O que perturba a corte numerosa que, colocando o mundo ao contrário, vitupera o «revisionismo» da China e Rússia na cena internacional, despreza e difama o contributo fundamental da URSS para a derrota do nazi-fascismo, ao mesmo tempo que não consegue enxergar as pontas do neonazismo na Ucrânia pós-golpe de estado de 2014, não é o complexo domínio oligárquico na Rússia, nem os vínculos de dependência da economia aos centros da finança internacional ou os efeitos da exploração capitalista na degradação das condições de vida da população. O que tira o sono aos abutres do imperialismo é a não dissolução da política externa russa aos magnos desígnios de um G7 em agitada luta contra o tempo para disciplinar contradições e curar feridas profundas.

A Rússia está numa encruzilhada. A questão da coesão e integridade territorial da Federação não é um assunto do passado, 20 anos após a guerra na Tchetchénia.
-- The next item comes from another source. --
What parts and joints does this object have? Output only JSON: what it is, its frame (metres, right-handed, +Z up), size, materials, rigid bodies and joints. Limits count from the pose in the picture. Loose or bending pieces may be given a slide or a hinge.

O alargamento e pressão militar da NATO não cessam, agravados com a paulatina destruição pelos EUA dos tratados de desarmamento. Tal como o corrupio das sanções.

O sentido contraditório das emendas aprovadas não altera no fundamental o texto de 1993, reforçando os mecanismos de centralização do poder. Não estranha que o PCFR e outras forças da esquerda tenham apelado ao voto contra ou boicote do processo. Perante um horizonte carregado, impõem-se uma real viragem popular e uma ruptura da política interna, salvaguardando e resgatando o futuro do país. Nos caminhos do progresso social e do socialismo.